Short exercise
Isolate every line in the data with the string "three" and copy it.

Recorded data
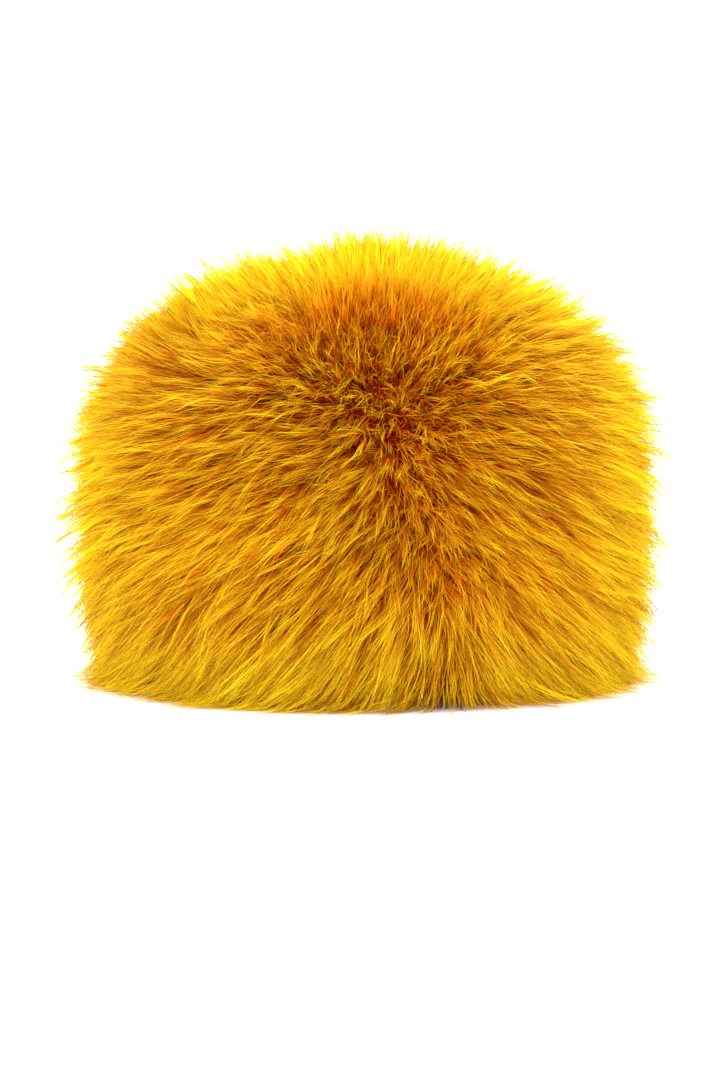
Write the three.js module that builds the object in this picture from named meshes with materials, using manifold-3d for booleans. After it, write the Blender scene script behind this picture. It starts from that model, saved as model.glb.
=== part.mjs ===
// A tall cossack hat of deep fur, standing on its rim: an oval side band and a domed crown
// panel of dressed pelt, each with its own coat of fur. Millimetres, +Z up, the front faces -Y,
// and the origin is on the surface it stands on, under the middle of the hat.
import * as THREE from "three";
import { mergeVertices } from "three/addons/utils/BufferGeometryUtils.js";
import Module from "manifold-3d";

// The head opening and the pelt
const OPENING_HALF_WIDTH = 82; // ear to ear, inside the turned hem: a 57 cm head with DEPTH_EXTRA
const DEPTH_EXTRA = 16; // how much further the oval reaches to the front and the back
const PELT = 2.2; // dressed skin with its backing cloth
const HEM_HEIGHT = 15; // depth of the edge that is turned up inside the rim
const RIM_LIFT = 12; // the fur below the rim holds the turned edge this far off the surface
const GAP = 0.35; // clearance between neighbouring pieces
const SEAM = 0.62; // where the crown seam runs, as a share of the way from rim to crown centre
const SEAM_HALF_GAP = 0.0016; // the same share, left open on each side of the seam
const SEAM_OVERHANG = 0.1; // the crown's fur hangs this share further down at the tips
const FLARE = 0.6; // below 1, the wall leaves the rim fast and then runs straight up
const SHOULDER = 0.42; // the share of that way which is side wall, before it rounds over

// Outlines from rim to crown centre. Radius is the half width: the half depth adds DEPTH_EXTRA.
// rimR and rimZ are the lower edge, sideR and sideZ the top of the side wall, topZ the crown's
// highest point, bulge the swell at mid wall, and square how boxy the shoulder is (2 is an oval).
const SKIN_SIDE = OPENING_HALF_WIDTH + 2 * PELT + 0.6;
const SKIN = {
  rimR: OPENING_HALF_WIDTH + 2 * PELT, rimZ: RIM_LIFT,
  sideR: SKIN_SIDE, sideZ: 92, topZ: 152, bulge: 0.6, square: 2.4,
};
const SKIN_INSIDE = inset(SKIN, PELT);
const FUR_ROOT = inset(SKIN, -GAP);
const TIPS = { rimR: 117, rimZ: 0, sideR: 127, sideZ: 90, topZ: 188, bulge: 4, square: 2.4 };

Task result
Write the three.js module that builds the object in this picture from named meshes with materials, using manifold-3d for booleans. After it, write the Blender scene script behind this picture. It starts from that model, saved as model.glb.
import * as THREE from "three";
import { mergeVertices } from "three/addons/utils/BufferGeometryUtils.js";